YOUR INSTRUCTIONS:
Keep only the lines that hold the string "joints", filtering out the rest of the entries below.

RECORD LIST:
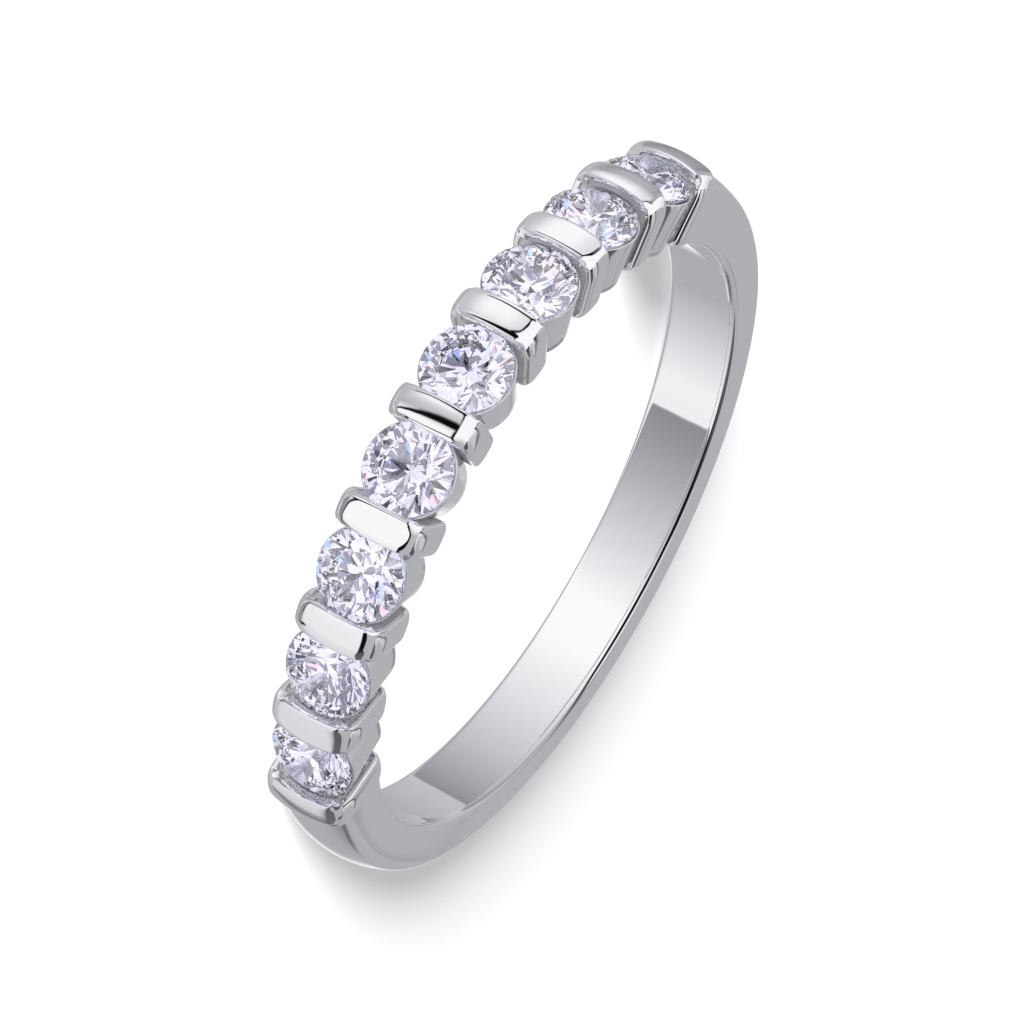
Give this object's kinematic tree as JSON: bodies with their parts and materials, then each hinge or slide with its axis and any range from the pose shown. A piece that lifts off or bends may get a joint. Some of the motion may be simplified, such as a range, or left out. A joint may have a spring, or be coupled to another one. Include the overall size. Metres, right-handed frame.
{
  "type": "half-eternity ring",
  "caption": "Half-eternity finger ring: a polished white metal band whose front holds a single row of round brilliant-cut stones, each seated in a cup between upright polished bars.",
  "frame": {"origin": "centre of the finger hole, half way across the band's width", "axes": "+Z along the finger hole's axis, and the middle of the row of stones faces -Y. The ring lies on its side as modelled, as it would on a table."},
  "size_m": [0.0206, 0.0211, 0.0024],
  "materials": {
    "white_metal": "mirror polished, with bright-cut grain on the bars' recessed flanks",
    "clear_stone": "faceted and polished, colourless with a faint lavender cast"
  },
  "bodies": {
    "root": {"ring_band": "white_metal", "stone_1": "clear_stone", "stone_2": "clear_stone", "stone_3": "clear_stone", "stone_4": "clear_stone", "stone_5": "clear_stone", "stone_6": "clear_stone", "stone_7": "clear_stone", "stone_8": "clear_stone"}
  },
  "joints": []
}
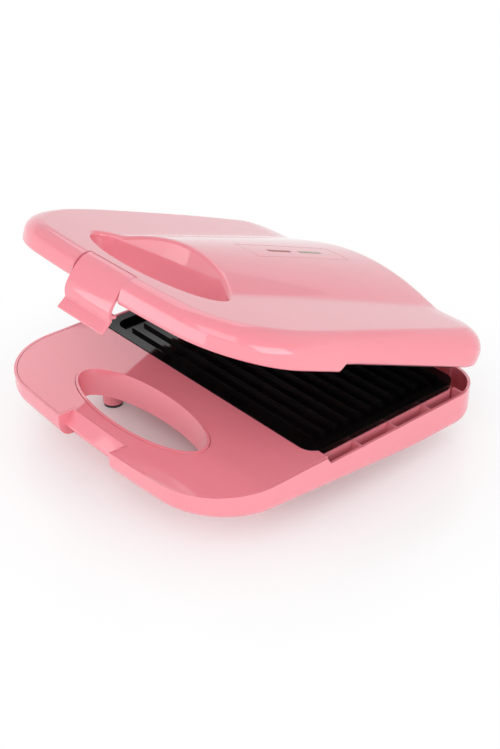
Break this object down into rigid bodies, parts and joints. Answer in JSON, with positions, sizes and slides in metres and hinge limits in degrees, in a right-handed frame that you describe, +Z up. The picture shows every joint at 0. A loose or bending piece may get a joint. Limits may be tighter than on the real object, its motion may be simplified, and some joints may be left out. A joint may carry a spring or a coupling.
{
  "type": "sandwich maker",
  "caption": "Hinged-lid countertop sandwich maker with ribbed non-stick plates, open oval grips, front latch and indicator lenses, lid part open.",
  "frame": {"origin": "on the table, under the middle of the whole part with its lid at the rest angle", "axes": "+X to the right as seen from the front, +Y from the handle and latch to the hinge at the rear, +Z up from the table"},
  "size_m": [0.246, 0.2606, 0.1537],
  "materials": {
    "salmon_plastic": "gloss, evenly coloured",
    "nonstick_plate": "cast, black non-stick coating with a satin sheen",
    "heater_steel": "heat-darkened drawn tube",
    "zinc_steel": "zinc-coated sheet",
    "screw_steel": "zinc-plated",
    "pin_steel": "ground rod",
    "terminal_brass": "turned",
    "thermostat_ceramic": "matt, stands in for ceramic",
    "terminal_plastic": "matt heat-resistant plastic",
    "gland_rubber": "matt",
    "foot_rubber": "matt",
    "wire_cover": "woven glass-fibre cover",
    "red_lens": "tinted, gloss",
    "green_lens": "tinted, gloss",
    "lamp_glass": "clear"
  },
  "bodies": {
    "base": {"base_shell": "salmon_plastic", "deck_cover": "salmon_plastic", "deck_screws": "screw_steel", "foot_pads": "foot_rubber", "hinge_pins": "pin_steel", "cord_gland": "gland_rubber", "lower_plate": "nonstick_plate", "lower_heater": "heater_steel", "lower_heater_clamps": "zinc_steel", "lower_clamp_screws": "screw_steel", "lower_heat_shield": "zinc_steel", "lower_plate_screws": "screw_steel", "thermostat": "thermostat_ceramic", "thermostat_screws": "screw_steel", "thermal_fuse": "zinc_steel", "fuse_clip": "zinc_steel", "terminal_block": "terminal_plastic", "terminal_screws": "terminal_brass", "base_wiring": "wire_cover"},
    "lid": {"lid_shell": "salmon_plastic", "lid_frame": "salmon_plastic", "lid_frame_screws": "screw_steel", "upper_plate": "nonstick_plate", "upper_heater": "heater_steel", "upper_heater_clamps": "zinc_steel", "upper_clamp_screws": "screw_steel", "upper_heat_shield": "zinc_steel", "upper_plate_screws": "screw_steel", "indicator_panel": "salmon_plastic", "power_lens": "red_lens", "ready_lens": "green_lens", "power_lamp": "lamp_glass", "ready_lamp": "lamp_glass", "lamp_holder": "terminal_plastic", "lamp_holder_screws": "screw_steel", "lid_wiring": "wire_cover", "latch_pin": "pin_steel"},
    "latch": {"latch": "salmon_plastic"}
  },
  "joints": [
    {"name": "lid_hinge", "type": "hinge", "parent": "base", "child": "lid", "pos_m": [0, 0.1151, 0.0445], "axis": [-1, 0, 0], "range_deg": [-22.5, 80]},
    {"name": "latch_pivot", "type": "hinge", "parent": "lid", "child": "latch", "pos_m": [0, -0.09889, 0.14667], "axis": [1, 0, 0], "range_deg": [-5, 22]}
  ]
}
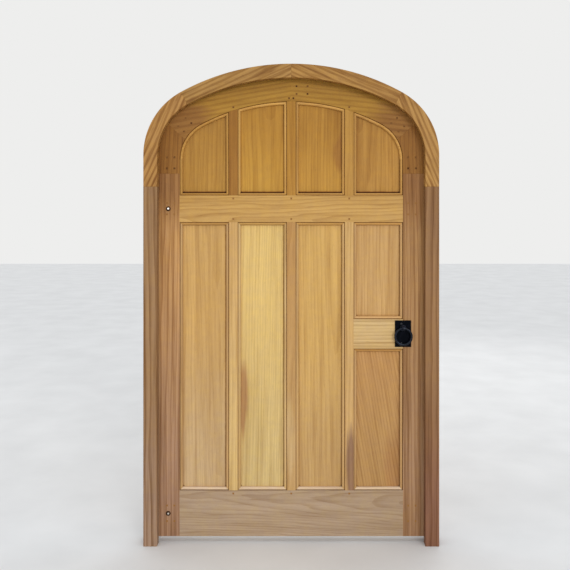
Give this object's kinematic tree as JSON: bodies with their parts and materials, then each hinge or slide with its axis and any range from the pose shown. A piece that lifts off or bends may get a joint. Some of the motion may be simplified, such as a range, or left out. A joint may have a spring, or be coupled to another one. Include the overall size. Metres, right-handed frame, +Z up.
{
  "type": "arched garden gate",
  "caption": "Arched panelled hardwood gate leaf in its own rebated frame, on band-and-hook hinges, with a ring latch, bar and catch.",
  "frame": {"origin": "on the floor, in the middle of the frame's width and of the whole depth with the hinges", "axes": "+Z up, +X to the right seen from outside, +Y inwards, the way the leaf opens"},
  "size_m": [1.222, 0.12, 1.994],
  "materials": {
    "frame_wood": "oiled",
    "frame_arch_wood": "oiled",
    "leaf_wood": "oiled",
    "leaf_arch_wood": "oiled",
    "rail_wood": "oiled",
    "panel_wood": "oiled",
    "bead_wood": "oiled",
    "peg_wood": "end grain",
    "hinge_iron": "satin black",
    "latch_iron": "satin black",
    "screw_iron": "satin black",
    "bolt_steel": "satin"
  },
  "bodies": {
    "frame": {"jamb_left": "frame_wood", "jamb_right": "frame_wood", "frame_shoulder_left": "frame_arch_wood", "frame_shoulder_right": "frame_arch_wood", "frame_head_left": "frame_arch_wood", "frame_head_right": "frame_arch_wood", "frame_pegs": "peg_wood", "hinge_hook_upper": "hinge_iron", "hinge_hook_lower": "hinge_iron", "hook_screws": "screw_iron", "latch_catch": "latch_iron", "catch_screws": "screw_iron"},
    "leaf": {"hinge_stile": "leaf_wood", "latch_stile": "leaf_wood", "leaf_shoulder_left": "leaf_arch_wood", "leaf_shoulder_right": "leaf_arch_wood", "leaf_head_left": "leaf_arch_wood", "leaf_head_right": "leaf_arch_wood", "frieze_rail": "rail_wood", "bottom_rail": "rail_wood", "lock_rail": "rail_wood", "lower_muntin_left": "leaf_wood", "lower_muntin_centre": "leaf_wood", "lower_muntin_right": "leaf_wood", "upper_muntin_left": "leaf_wood", "upper_muntin_centre": "leaf_wood", "upper_muntin_right": "leaf_wood", "panel_upper_1": "panel_wood", "panel_upper_2": "panel_wood", "panel_upper_3": "panel_wood", "panel_upper_4": "panel_wood", "panel_lower_1": "panel_wood", "panel_lower_2": "panel_wood", "panel_lower_3": "panel_wood", "panel_above_lock_rail": "panel_wood", "panel_below_lock_rail": "panel_wood", "bead_upper_1": "bead_wood", "bead_upper_2": "bead_wood", "bead_upper_3": "bead_wood", "bead_upper_4": "bead_wood", "bead_lower_1": "bead_wood", "bead_lower_2": "bead_wood", "bead_lower_3": "bead_wood", "bead_above_lock_rail": "bead_wood", "bead_below_lock_rail": "bead_wood", "leaf_pegs": "peg_wood", "hinge_band_upper": "hinge_iron", "hinge_band_lower": "hinge_iron", "band_bolts": "bolt_steel", "band_nuts": "screw_iron", "band_screws": "screw_iron", "front_plate": "latch_iron", "rear_plate": "latch_iron", "front_plate_screws": "screw_iron", "bar_guide": "latch_iron", "rear_screws": "screw_iron"},
    "latch": {"latch_spindle": "latch_iron", "latch_bar": "latch_iron", "spindle_nut": "screw_iron"},
    "ring": {"latch_ring": "latch_iron"}
  },
  "joints": [
    {"name": "gate_swing", "type": "hinge", "parent": "frame", "child": "leaf", "pos_m": [-0.564, 0.048, 1], "axis": [0, 0, 1], "range_deg": [0, 100]},
    {"name": "latch_turn", "type": "hinge", "parent": "leaf", "child": "latch", "pos_m": [0.467, 0, 0.8967], "axis": [0, -1, 0], "range_deg": [-7, 20]},
    {"name": "ring_lift", "type": "hinge", "parent": "latch", "child": "ring", "pos_m": [0.467, -0.037, 0.8967], "axis": [-1, 0, 0], "range_deg": [0, 115]}
  ]
}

WRITTEN SOLUTION:
  "joints": []
Break this object down into rigid bodies, parts and joints. Answer in JSON, with positions, sizes and slides in metres and hinge limits in degrees, in a right-handed frame that you describe, +Z up. The picture shows every joint at 0. A loose or bending piece may get a joint. Limits may be tighter than on the real object, its motion may be simplified, and some joints may be left out. A joint may carry a spring or a coupling.
  "joints": [
  "joints": [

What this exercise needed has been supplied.